— Но как это раньше никто не додумался до такого простого дела? — удивился Валентин.
: — Все знали, что бар врубовки часто заклинивается, да и навалоотбойщикам работы стало бы меньше.— Плохо думали, значит, — отвел глаза Петр Григорьевич.
А прощаясь, напутствовал товарищей:
— Давайте-ка, завтра и приступайте к двойному врубу, ребята. Я с начальником участка переговорю.
Так и началось новое, значительное в жизни Валентина.
Время теперь летело незаметно, и вместе с днями напряженной работы, занявшей все мысли Валентина, уходили куда-то прочь болезненные раздумья над своей судьбой, от которых он никак не мог отделаться.
Однажды в шахтном сквере он снова встретился с Желтяновым.
— Специально приехал тебя поздравить, — улыбался Костя, показывая статью «Творческая инициатива горняков», напечатанную в областной газете. В статье рассказывалось об испытании метода Комлева врубмашинистом Астаниным и помощником Окуневым. — И еще вот что... Алексей Ильич просил тебя приезжать, он уже, образно говоря, приказ о зачислении тебя в редакцию заготовил.

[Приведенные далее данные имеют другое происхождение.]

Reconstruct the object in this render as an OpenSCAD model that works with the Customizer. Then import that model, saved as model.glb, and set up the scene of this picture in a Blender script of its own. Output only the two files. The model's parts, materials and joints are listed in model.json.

А когда Костя услышал, что Валентин не хочет ехать в Шахтинск, находя, что в Ельном лучше, Желтянов от удивления не нашелся, что сказать.
— Писать я вам иногда буду, а работать — нет, не поеду. — И с улыбкой глядя на ошеломленного Костю, добавил: — Так и передай Алексею Ильичу, пусть не обижается.

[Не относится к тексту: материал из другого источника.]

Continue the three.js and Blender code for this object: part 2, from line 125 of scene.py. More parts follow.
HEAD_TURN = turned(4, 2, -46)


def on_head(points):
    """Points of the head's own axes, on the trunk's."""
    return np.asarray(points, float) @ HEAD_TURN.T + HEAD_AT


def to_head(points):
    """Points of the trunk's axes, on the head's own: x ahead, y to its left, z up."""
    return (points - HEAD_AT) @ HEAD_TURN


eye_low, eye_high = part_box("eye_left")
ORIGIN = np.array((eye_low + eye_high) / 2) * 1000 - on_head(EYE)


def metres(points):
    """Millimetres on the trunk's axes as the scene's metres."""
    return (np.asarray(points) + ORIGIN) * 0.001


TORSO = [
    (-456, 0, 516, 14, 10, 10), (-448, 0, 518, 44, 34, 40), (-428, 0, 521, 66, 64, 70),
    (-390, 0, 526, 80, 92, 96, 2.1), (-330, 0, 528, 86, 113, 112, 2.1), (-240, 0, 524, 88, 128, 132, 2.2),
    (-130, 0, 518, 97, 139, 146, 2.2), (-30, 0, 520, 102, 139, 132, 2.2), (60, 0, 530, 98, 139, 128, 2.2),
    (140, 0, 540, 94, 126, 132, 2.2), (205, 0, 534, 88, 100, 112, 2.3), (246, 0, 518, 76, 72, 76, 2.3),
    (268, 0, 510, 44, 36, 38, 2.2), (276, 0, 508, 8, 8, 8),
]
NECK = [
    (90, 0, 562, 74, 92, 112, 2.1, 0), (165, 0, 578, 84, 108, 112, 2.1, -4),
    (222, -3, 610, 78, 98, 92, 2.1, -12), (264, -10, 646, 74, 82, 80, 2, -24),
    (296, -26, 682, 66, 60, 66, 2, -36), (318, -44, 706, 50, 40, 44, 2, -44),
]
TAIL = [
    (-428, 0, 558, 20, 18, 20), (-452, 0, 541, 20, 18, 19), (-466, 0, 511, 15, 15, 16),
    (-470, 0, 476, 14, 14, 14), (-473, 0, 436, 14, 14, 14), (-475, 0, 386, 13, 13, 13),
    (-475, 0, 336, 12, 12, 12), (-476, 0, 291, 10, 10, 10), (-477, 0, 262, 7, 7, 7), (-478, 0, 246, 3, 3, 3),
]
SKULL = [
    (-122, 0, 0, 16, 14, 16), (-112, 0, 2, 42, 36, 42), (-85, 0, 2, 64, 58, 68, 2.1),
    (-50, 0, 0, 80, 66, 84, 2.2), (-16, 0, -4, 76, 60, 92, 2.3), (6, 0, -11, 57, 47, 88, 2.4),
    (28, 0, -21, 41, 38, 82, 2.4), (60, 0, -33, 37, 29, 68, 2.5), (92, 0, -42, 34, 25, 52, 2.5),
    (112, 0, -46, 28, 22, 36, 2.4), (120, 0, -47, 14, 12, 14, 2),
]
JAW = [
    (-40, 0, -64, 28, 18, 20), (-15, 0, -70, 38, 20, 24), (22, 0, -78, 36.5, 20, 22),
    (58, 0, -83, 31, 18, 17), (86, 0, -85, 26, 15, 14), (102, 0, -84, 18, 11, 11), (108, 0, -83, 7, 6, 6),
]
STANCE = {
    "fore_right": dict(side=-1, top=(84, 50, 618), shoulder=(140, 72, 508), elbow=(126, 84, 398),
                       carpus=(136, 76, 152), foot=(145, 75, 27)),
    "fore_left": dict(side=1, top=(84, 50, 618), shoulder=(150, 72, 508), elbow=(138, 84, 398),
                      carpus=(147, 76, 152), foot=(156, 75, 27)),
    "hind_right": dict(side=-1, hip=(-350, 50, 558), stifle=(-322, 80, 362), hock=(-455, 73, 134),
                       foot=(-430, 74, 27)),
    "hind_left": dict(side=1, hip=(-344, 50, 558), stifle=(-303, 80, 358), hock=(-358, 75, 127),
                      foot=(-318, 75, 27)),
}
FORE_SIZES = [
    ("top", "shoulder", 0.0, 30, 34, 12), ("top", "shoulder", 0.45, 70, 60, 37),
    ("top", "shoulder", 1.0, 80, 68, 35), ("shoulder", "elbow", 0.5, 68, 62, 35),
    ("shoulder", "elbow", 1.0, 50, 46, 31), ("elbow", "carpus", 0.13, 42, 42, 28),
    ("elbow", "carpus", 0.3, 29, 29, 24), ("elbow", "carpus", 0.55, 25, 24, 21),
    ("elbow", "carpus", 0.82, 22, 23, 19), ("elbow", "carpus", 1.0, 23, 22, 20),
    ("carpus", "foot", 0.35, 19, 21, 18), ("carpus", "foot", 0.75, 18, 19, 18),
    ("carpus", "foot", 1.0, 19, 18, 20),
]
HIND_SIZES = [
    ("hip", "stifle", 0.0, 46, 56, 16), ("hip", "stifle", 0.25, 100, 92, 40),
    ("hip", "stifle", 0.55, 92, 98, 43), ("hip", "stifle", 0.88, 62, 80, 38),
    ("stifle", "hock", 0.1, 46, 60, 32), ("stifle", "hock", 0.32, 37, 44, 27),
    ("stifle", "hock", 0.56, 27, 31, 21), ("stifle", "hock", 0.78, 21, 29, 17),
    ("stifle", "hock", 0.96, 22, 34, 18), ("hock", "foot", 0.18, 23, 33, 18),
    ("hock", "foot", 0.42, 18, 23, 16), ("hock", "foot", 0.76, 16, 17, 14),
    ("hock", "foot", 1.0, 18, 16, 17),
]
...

— Но это же... глупо, наконец! — опомнился Костя. — Для тебя же лучше делают, а ты... Слушай, брось выбрыкиваться, как телка бабушки Дуни, бери расчет и — на машину.
— Всего доброго, Костя, — подал руку Валентин, поняв, что Желтянову трудно уяснить, что удерживает Астанина в Ельном.

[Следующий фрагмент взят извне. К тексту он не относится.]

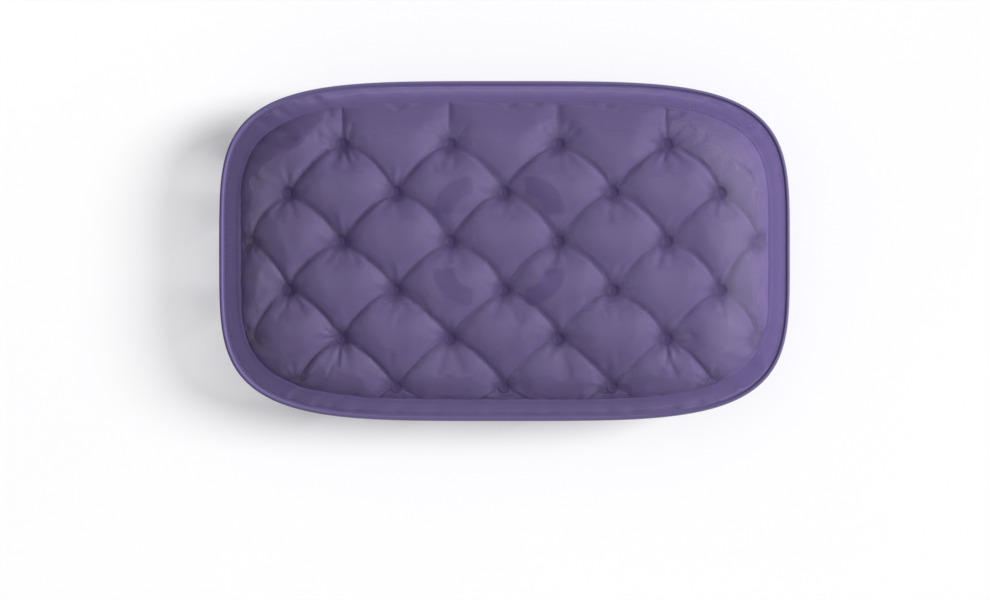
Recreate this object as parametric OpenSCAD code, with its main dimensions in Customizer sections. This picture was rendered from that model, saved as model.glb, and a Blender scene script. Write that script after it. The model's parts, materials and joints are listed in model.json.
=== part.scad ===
// Inflatable camp pillow: a see-through fabric cover over a tied air core, with
// lock patches under it and a capped two-stage air valve at the rear left corner.
// The pillow lies on z = 0. X runs along its length, Y to its rear edge, Z up.

/* [Whole pillow] */
// Overall length along X, over the piping
length = 564; // [300:1:800]
// Overall depth along Y, over the piping
depth = 336; // [200:1:500]
// Overall height when inflated
height = 125; // [90:1:200]
// Height of the seam line above the floor
seam_height = 58; // [40:1:100]
// Squareness of the outline: 2 is an ellipse, larger is squarer
corner_power = 4.2; // [2:0.1:8]

/* [Cover] */
// Thickness of the cover fabric as inflated
cover_wall = 1.6; // [0.8:0.1:3]
// Fullness of the crown: larger stays flat for longer before it turns down
crown_power = 3; // [2:0.1:8]
// Fullness of the underside
base_power = 4; // [2:0.1:8]
// Share of the crown that is level
crown_level = 0.3; // [0.1:0.05:0.6]
// Share of the underside that is level
base_level = 0.5; // [0.3:0.05:0.7]

/* [Piping] */
// Diameter of the piping bead
bead_diameter = 4.4; // [2:0.1:8]
// Width of the piping tape sewn between the panels
tape_width = 8; // [4:0.5:12]
// Thickness of the piping tape
tape_thickness = 0.8; // [0.4:0.1:1.5]

/* [Air core] */
// Distance of the core's edge inside the cover's edge
core_inset = 12.5; // [8:0.5:30]
// Thickness of a core sheet with its laminate
core_wall = 1.2; // [0.6:0.1:2]
// Space between the cover and the core at the crown and at the underside
core_gap = 1.6; // [0.8:0.1:6]
// Width of the welded rim that joins the two core sheets
rim_weld_width = 6; // [3:0.5:10]

/* [Ties] */
// Distance between ties in a row
tie_pitch = 106; // [80:1:150]
// Distance between rows of ties
tie_row_gap = 47.5; // [35:0.5:80]
// Distance of the rear row of ties behind the middle
tie_rear_row = 104; // [70:1:120]
// Number of rows of ties
tie_rows = 6; // [2:1:6]
// Diameter of a tie
tie_diameter = 4; // [2:0.5:8]
// Diameter of the round weld where a tie meets a sheet
tie_weld_diameter = 13; // [8:0.5:20]

/* [Lock patches] */
// Thickness of a lock patch
patch_thickness = 1.6; // [0.8:0.1:3]
// Outer radius of a quarter ring patch
patch_outer_radius = 37; // [25:0.5:50]
// Width of a patch's band
patch_width = 18.3; // [10:0.1:22]
// Gap between neighbouring patches
patch_gap = 56; // [30:1:80]
// Corner radius of a patch
patch_corner = 3; // [1:0.5:5]
// Place of the group of patches along X
patch_x = -4; // [-40:1:40]
// Place of the group of patches along Y
patch_y = 11; // [-30:1:30]

/* [Valve] */
// Share of the half length at which the valve sits
valve_share_x = 0.782; // [0.6:0.01:0.85]
// Share of the half depth at which the valve sits
valve_share_y = 0.758; // [0.6:0.01:0.85]
// Diameter of the valve's flange
flange_diameter = 34; // [30:0.5:44]
// Thickness of the valve's flange
flange_thickness = 2.3; // [1.5:0.1:4]
// Outer diameter of the valve's barrel
barrel_diameter = 26.4; // [24:0.2:34]
// Bore of the valve's barrel
barrel_bore = 22; // [20:0.2:30]
// Length of the barrel below the flange
barrel_length = 18; // [12:0.5:26]
// Outer diameter of the collar
collar_diameter = 27.6; // [26:0.2:36]
// Thickness of the collar's disc
collar_thickness = 2; // [1.2:0.1:3]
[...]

Тихо стучат стенные часы, убаюкивая своим равномерным ходом. Настольная лампа вырывает и» ночного полумрака комнаты стол и склонившуюся над ним женскую фигуру. В удивительно спокойной тишине слышно, как тоненько поскрипывает перо, быстро бегущее по белому листу бумаги, слышно ровное дыхание спящей Нины Павловны.
Галина пишет письмо подруге.
«...А вчера я как-то по-особенному почувствовала удары моего «будущего человека». Понимаешь, Рита, до этого я не могла себе представить, как сильно волнует будущую мать еще не рожденный ребенок... А сейчас, едва он зашевелится, настойчиво заявляя о себе, я сяду и слушаю, жду новых ударов, и, кажется, два мира оживают во мне: мой и его, особый, таинственный мир, и эти миры так незаметно, так плотно переплетаются друг с другом, что трудно узнать даже мне, где я, а где он. Все чаще появляется интерес: каким он будет — мой ребенок... Вероятно, похож на отца... Как это ни странно, а на Валентина мне ничуть не хочется обижаться, это состояние, по-моему, связано опять же с ребенком.
Мне иногда кажется, что Валентин никуда и не уезжал, он здесь, где-то около дома и что он вот-вот войдет в двери, такой чуткий, ласковый, каким был в первые месяцы нашей совместной жизни. А бывает и так, что я безумно обижаюсь на него. Такое состояние — в минуты долгого уединения или когда увижу, как женщина — в таком же «интересном» положении, как и я, — идет об руку с мужем, и они бесконечно разговаривают о чем-то, наверное, об их будущем ребенке».
Галина подняла голову и, опершись на руки, задумалась, потом, вздохнув, дописала:
«А Валентина я все же люблю».
Написав это, Галина остановилась, не зная, что писать дальше.